Afterwards, I was not letting her back in the car in her sticky little dress so I had her stand on her chair while I took off her clothes and searched the diaper bag for a clean shirt. "I'm naked," she exclaimed to everyone walking past. "I'm a naked Tallulah bird." Which is a reference to one of her favourite Maisy books where her friend, Tallulah, enters her house, runs up her stairs, strips, and jumps into the bathtub. It's an amusing tale that child and adult can enjoy on so many different levels.
She danced on the chair telling one and all, "it's nice to be naked. I'm naked. Mommy, get naked." I explained to her that once you're old, no one wants to see you naked in public. And it's actually a crime. Which I know because police once came when I was sunbathing topless up in my old state of Massachusetts.
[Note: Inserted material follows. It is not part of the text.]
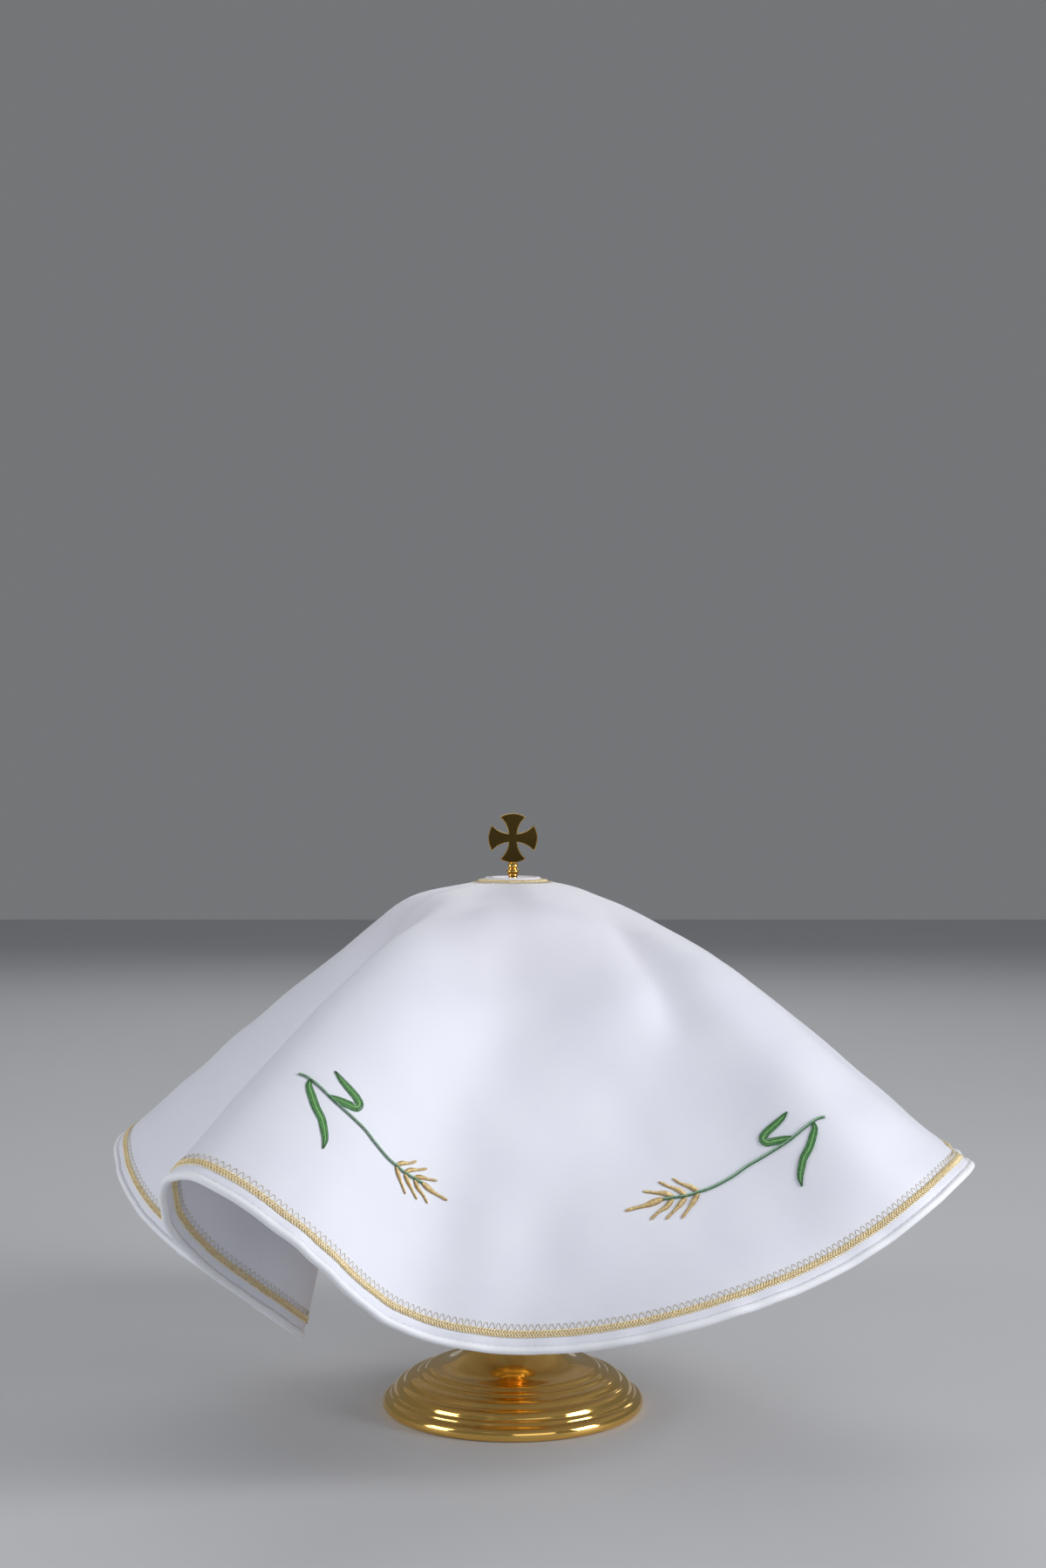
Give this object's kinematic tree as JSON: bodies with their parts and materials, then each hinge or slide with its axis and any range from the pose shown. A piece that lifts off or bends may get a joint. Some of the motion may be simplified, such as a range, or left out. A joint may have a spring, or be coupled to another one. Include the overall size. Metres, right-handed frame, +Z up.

We're finally ready to leave, with my daughter dressed in one of her brother's shirts and no pants (which she also has to call out to everyone as we walk past--"no pants! I'm not wearing pants!"), we had to walk past a couple about our age sitting at an outdoor table at a nearby restaurant. The woman watched us walking towards her, with my daughter chirping loudly about her pantslessness. She watched us for the entire walk to our car, not speaking to her husband. I tried to shake my wrist a bit, show her the pomegranate-coloured string, but I'm sure she just thought I had a nervous twitch. Regardless, she wasn't watching me. She was watching my kids.
And then we got into the car and I saw her bring her head close in to her husband's forehead. And she started to cry. And I felt like ass even though (1) I had been there and knew how she felt, (2) I was back in that infertile space again, and (3) I cannot hide my kids waiting for the entire world to not be infertile.
Brad Pitt (this is becoming quite the celebrity site) recently said that he wasn't going to marry Angelina Jolie until everyone had the same right to marriage. And I would love to say something similar. I'm not going to bring my kids out in public until every stirrup queen has access to fertility treatments or adoption. But even having access isn't enough. Having access doesn't mean the problem is solved. It just means the financial headache goes away. It still isn't a guarantee that the path you want will be available to you.
I am pretty sensitive about parading my children. Back when we went to synagogue, there was a portion in the service when they invited all the kids to go onto the stage and sing the prayer. One or two kids would actually sing the prayer. About twenty toddlers would run around on the stage, crashing into each other. And then a handful of mothers would bring their infants to the stage and hold them like trophies. Like they had just won the U.S. Open (and believe me, there was a big part of me wishing the kids' heads would fall off like the top of the trophy did for Maria Sharapova. Made me feel great being that petty in synagogue).
And I promised my husband I would never be one of those women bringing up their child who obviously couldn't participate. Those women brought up their kids to show them off. And I promised I would never treat my kids like that. We never parade them or bring them to events just to show them off. There are other people in our life who would like us to do this, but I won't allow it because I know how it feels to watch a mother parade her kids. And it makes you feel like shit. And you never know who is around and what they're going through. And I'm just not going to make someone feel like that on purpose. If we bring them to something, it is either because it's for them or because we need to take them because we're going ourselves.
But what do you do with the fact that even if you don't parade your kids, you end up making a woman having dinner with her husband feel like crap just by walking past? Which was the whole point of the pomegranate-coloured string. Except unless you read this blog or someone who has posted it on their blog or had a friend tell you about it, you don't know what the string represents.
Which is my question: how do we get the word out there? A newspaper article? A forwarded email? Because the reality is that there is an entire world of stirrup queens who are not going to a clinic or reading blogs or visiting bulletin boards. So while it needs to go out through infertile venues such as bulletin boards, clinics and organizations, it also needs to get out there to the general population. Which is where someone like today's woman exists. Perhaps not yet part of the openly diagnosed infertile world, but hurting nonetheless when a pantsless girl walks by her.